George: Are there any more recent recordings by other artists that you’ve liked?
Sheryl: Yeah, actually I’ve gone out and bought a lot of the new stuff. I’m a big fan of the Counting Crows, and I like that one song by the Crash Test Dummies a lot. I love the new Crowded House record, so I’m thrilled about working with them. There are several records that I think are really brilliant this year.
George: So what’s in store for you in the future? What are your plans after this tour?
Sheryl: I know I’m going to go back over to Europe. We went over at the beginning of the year and the records doing really well out there so we’re going to do some touring over there for a month. I’ll come back this summer and hopefully get on a tour or be headlining on my own tour. We’ll definitely be touring whatever. We will be touring.
George: So it always seems like it’s more and more work.

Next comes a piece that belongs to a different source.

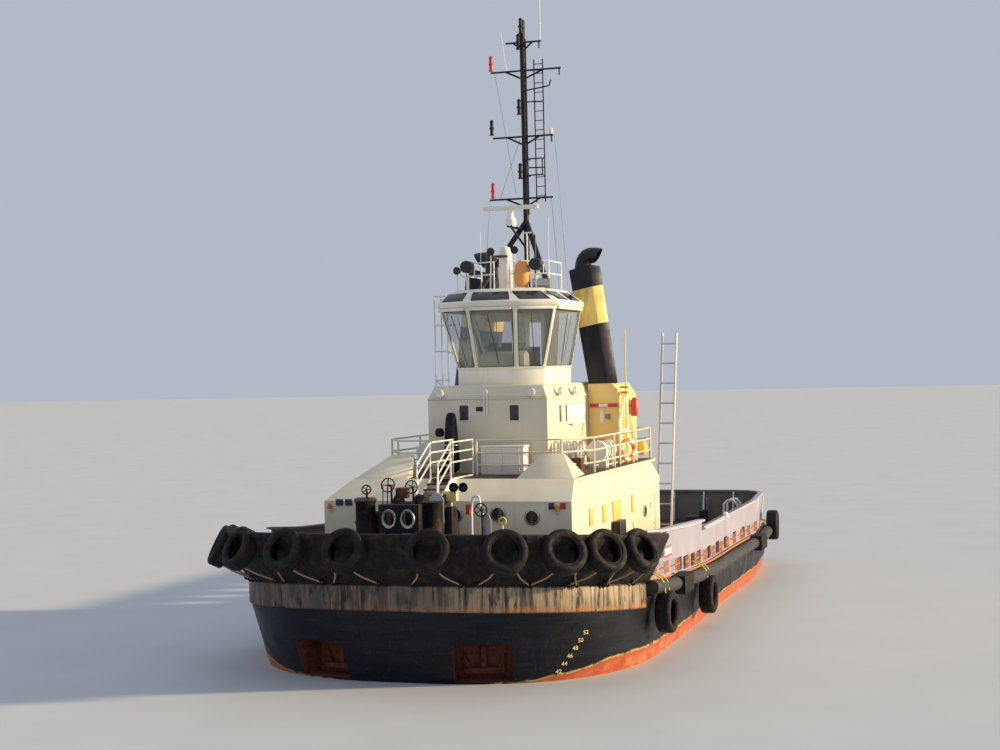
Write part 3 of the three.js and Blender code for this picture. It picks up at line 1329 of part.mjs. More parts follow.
const NOZZLE = { outer: 1270, inner: 1130, length: 980 };
const PROP = { radius: 1100, hub: 240 };
const legTop = THRUSTER.wellBottom - SEAM;
const nozzle = turned(
  [
    [NOZZLE.inner + 40, -NOZZLE.length / 2],
    [NOZZLE.outer - 60, -NOZZLE.length / 2],
    [NOZZLE.outer, NOZZLE.length * 0.2],
    [NOZZLE.outer - 40, NOZZLE.length / 2],
    [NOZZLE.inner, NOZZLE.length / 2 - 40],
    [NOZZLE.inner, 0],
    [NOZZLE.inner + 40, -NOZZLE.length / 2],
  ],
  20,
).rotate([0, 90, 0]);
const PROP_X = -650; // propeller plane, aft of the slewing axis
const POD_AFT = -390;
const thrusterShape = join([
  bar([0, 0, legTop - THRUSTER.z], [0, 0, 0], 250, 10),
  bar([0, 0, legTop - THRUSTER.z], [0, 0, legTop - THRUSTER.z - 90], 560, 14),
  bar([POD_AFT, 0, 0], [650, 0, 0], 300, 12),
  block(-385, -185, -60, 60, -1180, 1180),
  block(-385, -185, -1180, 1180, -60, 60),
  nozzle.translate([PROP_X, 0, 0]),
]);
const propellerSweep = bar([PROP_X - 420, 0, 0], [POD_AFT, 0, 0], PROP.radius + 12, 24);
const thruster = thrusterShape.subtract(propellerSweep);
const tip = PROP.radius - 12;
const blade = (angle) =>
  loft([
    [[-110, -170, 150], [110, -60, 150], [140, 170, 150], [-90, 60, 150]],
    [[-190, -260, 700], [120, -170, 700], [160, 260, 700], [-130, 200, 700]],
    [[-150, -160, tip], [60, -100, tip], [100, 160, tip], [-60, 140, tip]],
  ]).rotate([angle, 0, 0]);
const propeller = join([
  bar([-300, 0, 0], [POD_AFT - SEAM - PROP_X, 0, 0], PROP.hub, 12),
  ...[0, 90, 180, 270].map(blade),
]).translate([PROP_X, 0, 0]);
const place = (shape) => shape.translate([THRUSTER.x, THRUSTER.y, THRUSTER.z]);
pair("thruster", place(thruster), GREY);
pair("propeller", place(propeller), BRONZE);

export default tug;
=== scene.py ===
# A harbour tug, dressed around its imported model.
# Metres. +X to the bow, +Y to port, +Z up from the waterline.
import math

import bpy
from mathutils import Matrix, Vector


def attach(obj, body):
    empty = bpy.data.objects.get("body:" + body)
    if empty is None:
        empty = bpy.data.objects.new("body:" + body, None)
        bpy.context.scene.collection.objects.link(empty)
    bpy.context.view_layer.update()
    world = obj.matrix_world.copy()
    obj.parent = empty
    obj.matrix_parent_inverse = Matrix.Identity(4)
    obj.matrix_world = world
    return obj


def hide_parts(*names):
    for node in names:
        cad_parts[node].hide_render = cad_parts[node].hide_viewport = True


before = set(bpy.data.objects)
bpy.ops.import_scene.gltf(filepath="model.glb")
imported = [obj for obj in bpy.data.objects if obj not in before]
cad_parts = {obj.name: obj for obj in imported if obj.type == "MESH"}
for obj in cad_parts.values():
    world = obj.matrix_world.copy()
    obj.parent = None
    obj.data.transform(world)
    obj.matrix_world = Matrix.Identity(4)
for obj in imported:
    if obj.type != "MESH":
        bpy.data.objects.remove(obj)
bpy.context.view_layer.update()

# Driving sizes
BOW = 14.0
STERN = -14.2
HALF_BEAM = 5.6
KEEL = -4.05
SHOULDER = 7.5
STERN_RADIUS = 1.5
STERN_TAPER = 0.9
HOUSE_FRONT = 9.78
HOUSE_AFT = -0.7
HOUSE_HALF = 3.6
DECK_HALF = 3.3
KNUCKLE = 4.32
SLOPE_TOP = 8.4
BOAT_DECK = 4.85
UPPER_FRONT = 6.0
UPPER_HALF = 1.85
UPPER_TOP = 7.08
BRIDGE_DECK = 7.43
SILL = 7.87
EAVES = 9.78
ROOF = 10.33
CASING_TOP = 7.38
MAST_X = 1.65
# how far a fitting stands off the plating that carries it
HAIR = 0.001
SIDES = (("port", 1), ("starboard", -1))
# points of a mesh that are nearer than this are merged
MERGE = 0.0005


# Modelling

def only(*objects):
    """Select these objects alone, the first one active."""
    bpy.ops.object.select_all(action="DESELECT")
    for obj in objects:
        obj.select_set(True)
    bpy.context.view_layer.objects.active = objects[0]


def open_mesh(name):
    """An empty mesh in edit mode, for the primitives that are added next."""
    bpy.ops.object.select_all(action="DESELECT")
    bpy.ops.object.add(type="MESH", enter_editmode=True)
    piece = bpy.context.object
    piece.name = name
    return piece


def shaped(piece, kind, **settings):
    """Add a modifier with these settings and apply it."""
    only(piece)
    bpy.ops.object.modifier_add(type=kind)
    modifier = piece.modifiers[-1]
    for key, value in settings.items():
        setattr(modifier, key, value)
    bpy.ops.object.modifier_apply(modifier=modifier.name)
    return piece


def eased(piece, soft, angle=35):
    """Round the sharp edges by soft metres and smooth what is left."""
    if bpy.context.mode != "OBJECT":
        bpy.ops.object.mode_set(mode="OBJECT")
    if soft:
        shaped(
            piece, "BEVEL", width=soft, segments=2, limit_method="ANGLE",
            angle_limit=math.radians(angle), use_clamp_overlap=True, harden_normals=False,
        )
    only(piece)
    bpy.ops.object.shade_smooth_by_angle(angle=math.radians(angle))
    return piece


def mended(piece, closed=True):
    """Merge what touches, close the open ends and turn the faces outwards."""
    only(piece)
    bpy.ops.object.mode_set(mode="EDIT")
    bpy.ops.mesh.select_all(action="SELECT")
    bpy.ops.mesh.remove_doubles(threshold=MERGE)
    if closed:
        bpy.ops.mesh.fill_holes(sides=0)
    bpy.ops.mesh.delete_loose()
    bpy.ops.mesh.select_all(action="SELECT")
    bpy.ops.mesh.normals_make_consistent(inside=False)
    bpy.ops.object.mode_set(mode="OBJECT")
    return piece


def joined(name, pieces):
    """One mesh from several."""
    only(*pieces)
    if len(pieces) > 1:
        bpy.ops.object.join()
    pieces[0].name = name
    return pieces[0]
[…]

Sheryl: Yeah, it never ends.
George: So, any kind of overriding message you are trying to say, or do you have anything that you try to say through your music?
Sheryl: I think there’s one thing that seems to be sort of consistent and that’s that most of my characters are really strong characters and even thought they’re misfits that they seem to have some element of hope. For me personally that seems to have been the one thing that has been very integral in everything that I’ve done and that’s having a positive attitude and feeling that the best things are going to work out and I think the when you have that kind of attitude that things come to you.